* Posts by Elmars

7 publicly visible posts • joined 5 Jun 2013

This won’t hurt a bit, says Veeam, as it flags end of socket-based licensing


Pure greed, sadly

Depending on the workload, a 2 socket 1.5TB RAM machine can host a huge number of VMs - in my case about 120VMs. Moving from per socket to per vm licensing would blow my backup lic costs out of the water. Fortunately, I have permanent sockets, so will hold on to them as long as possible. All of the alternatives are already on either per core, or per VM licenses.

Funny that HW costs used to be the limiting factor for server deployments. The limiting factor is now license costs. Backups, monitoring, AV, OS, DB, etc are pushing the costs. Each is asking for $5-$50 per month per VM. If you don't have grandfathered socket agreements in place, you can easily end up paying >$1000 year/vm just in license fees.

Tech firms reel from Leave's Brexit win


There goes the EU data Safe Harbor business

This seriously sucks for foreign companies using hosting services in the UK to meet EU data residency requirements. The UK was a great place to park the apps, and came with english language support at no extra charge. Now with the UK out of the EU, it will become much more difficult to explain to continental customers that their data is safe. Before that is the even harder part - explaining this to the sales team - and you can never be sure they don't mess up the message.

So... no choice but to move. Ireland? Germany? Sigh.

Vulture 2 takes a battering in 100km/h test run


Re: Unideal

Rather than adding the weight of a second power source, have you considered placing a supercap in front of the servos? Although expensive, they can deliver the instant power needs of the servo, while keeping weight to a minimum.

'Fan docks' are about to become a thing


right... 3d gesture recognition

Pretty much the only gestures I make to my computer are a fist and the birdie. I just wonder what the computer should do when it sees a birdie...

a) bsod?

b) reboot?

c) launch a porn site?

d) do a Max Headroom and Skype your mom to complain?

IBM rides nightmarish hardware landscape on OpenPOWER Consortium raft


No surprise Apple missing from the party

Had to check my calendar. About 25 years ago, IBM tried the same thing with its power chips. This produced the PowerPC architecture that was supposed to be an industry standard, but ended up being an only-Apple chip. Last time you saw it used, it was called the G5. Then it came back in the game console market, but that is dying off right now.

So aside from all of the optimism, what is to keep IBM from losing interest again?

Dell's new Compellent will make you break down in tiers... of flash

Black Helicopters

Re: Ai... Sick of their promises


Thanks for the response. Interesting to see that you are reading this thread. It is quite amusing to see Sr. Dell executives researching my background in other channels. Did take a day or so to figure out... And you thought I wouldn't notice. :)

We are working with your representatives and (maligned) business partner to resolve these issues. Please take a read through our recent cases to understand the full history of the relationship, and the scope of our frustration.

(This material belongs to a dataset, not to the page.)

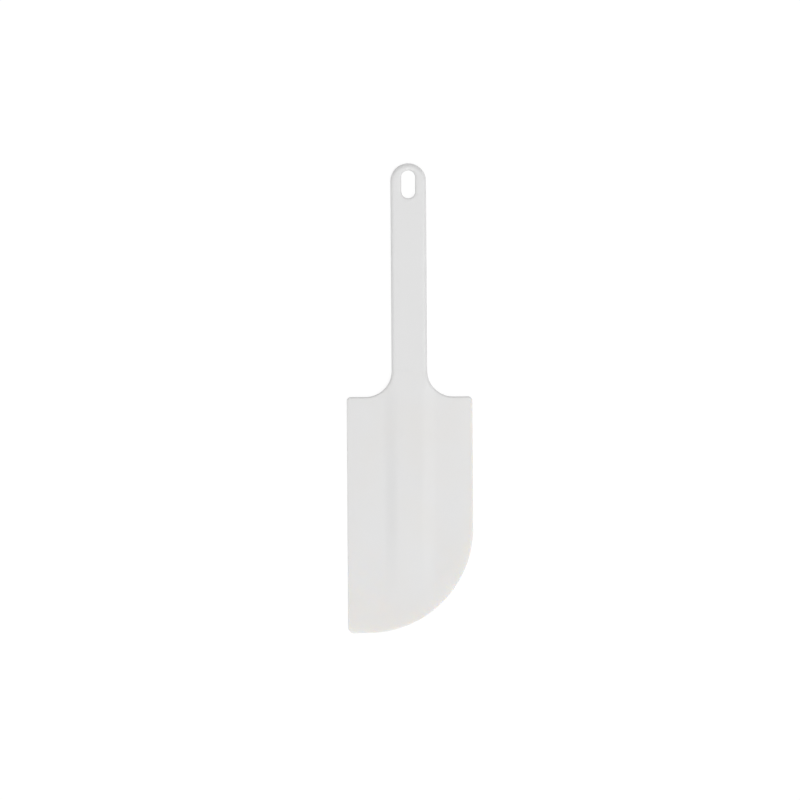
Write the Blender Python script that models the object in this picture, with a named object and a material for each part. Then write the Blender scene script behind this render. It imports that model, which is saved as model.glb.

Please also be aware, that our patience is wearing out. Four years of promises and problems. But oddly, the only fixes offered are those with at least 5 figures.


p.s. So is the fix for the abandoned VMware blocks also two years out? This is burning 2TB/month...


Ai... Sick of their promises

We have been struggling with their product for the past 3 years - and twice upgraded controllers just to resolve issues with the system. Currently running the 6.2 release. We bought into the SSD tiering KoolAid, only to find out it does not really work. Data progression only runs once a day, so when the tier fills up, all writes go to disk. <SPLAT> goes performance. When data progression runs, it does not move all of today's writes down to the next tier, so a bigger SSD tier is needed to cover that. But then if you don't have enough in tier3, then tier2 does not work right.

Then there is another issue we continually battle. When a disk fails, most SANs just mark it as bad, restripe to a new disk and go. Not compellent. they try to keep a flaky disk running as long as possible. So when it starts burping, the performance of the entire array stalls until the disk settles down. In the logs you can sometimes see which disk is having a problem... Then when it comes time to replace a disk, it takes about a day for the SAN to release it. It moves data off the bad disk onto the hot spare... yes, I typed that correctly. So when the bad disk burps as it is now being attacked intensely to move data off of it, the SAN can freeze up again.

Of course, we are running over 500 VMs against this SAN, so when it stalls, bad things happen. One of the side effects is that the iSCSI stack on ESXi gets locked up, bringing the hypervisor to a standstill. 80% of the time we can get out safely - that is with performance similar to a newbie trying to learn to drive a car with a manual transmission. Takes about 2 hours until the jerking stops. 20% of the time, ESXi locks up so bad we have to start rebooting hosts... and writing letters to our customers. Joy.